Aussies not seeking financial advice, research shows

New MLC research has shown that more than seven in 10 Australians have not sought financial advice on key money matters, despite being unsatisfied with their wealth.

According to the Q4 2016 MLC Wealth Sentiment Survey, more than 70 per cent of respondents received no guidance on savings, investments, superannuation, retirement or tax planning over the past two years.

MLC said this lack of financial advice could be affecting Australians’ with their wealth.  

When asked to rate their satisfaction with their wealth out of 10, respondents rated their income at four, net worth at 4.1, and lifestyle at 4.7, the survey found.


Men were slightly more satisfied than women, and satisfaction levels were higher across all aspects of wealth as income increases, MLC said.
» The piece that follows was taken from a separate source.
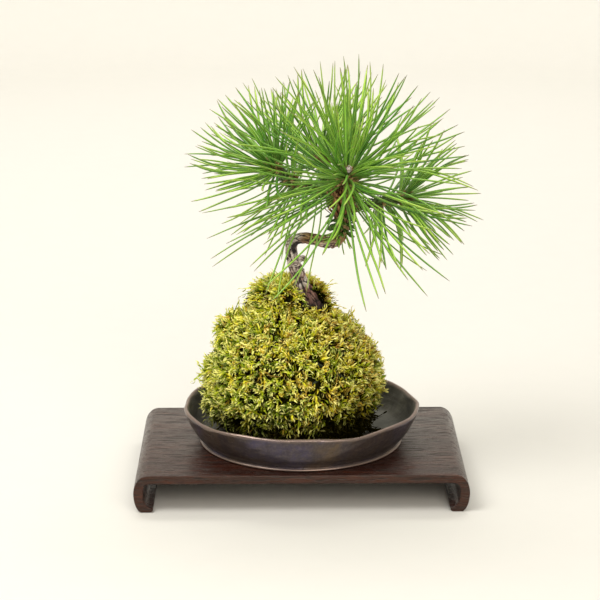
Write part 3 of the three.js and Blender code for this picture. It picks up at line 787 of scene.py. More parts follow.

The research also found, however, that those receiving financial advice rate the service highly.

Less than three in 10 Australians had sought some sort of financial advice, including guidance from a financial planner or accountant, friends or family, or from digital channels, the survey found.

Advice from a professional rated most highly, with 82 per cent of those who used a financial planner rating the advice as ‘good’ to ‘excellent’.

The ratings were favourable because the advice had tailored to their specific needs, the planner identified and understood their investing purposes and goals, and because the planner looked at risk and ways to minimise it, MLC said.

“What we tend to see is that people are busy and are overwhelmed by all the financial decisions they have to make - ‘Do I invest and where? How do I prepare for retirement? Can I afford a private school for my kids?’,” said NAB executive general manager Greg Miller.

“In the end, they often don’t end up doing much at all, or doing what’s easiest, which may not be the best course of action. It’s natural that having a professional do the legwork and guiding you through such an important part of life takes a lot of the stress away.”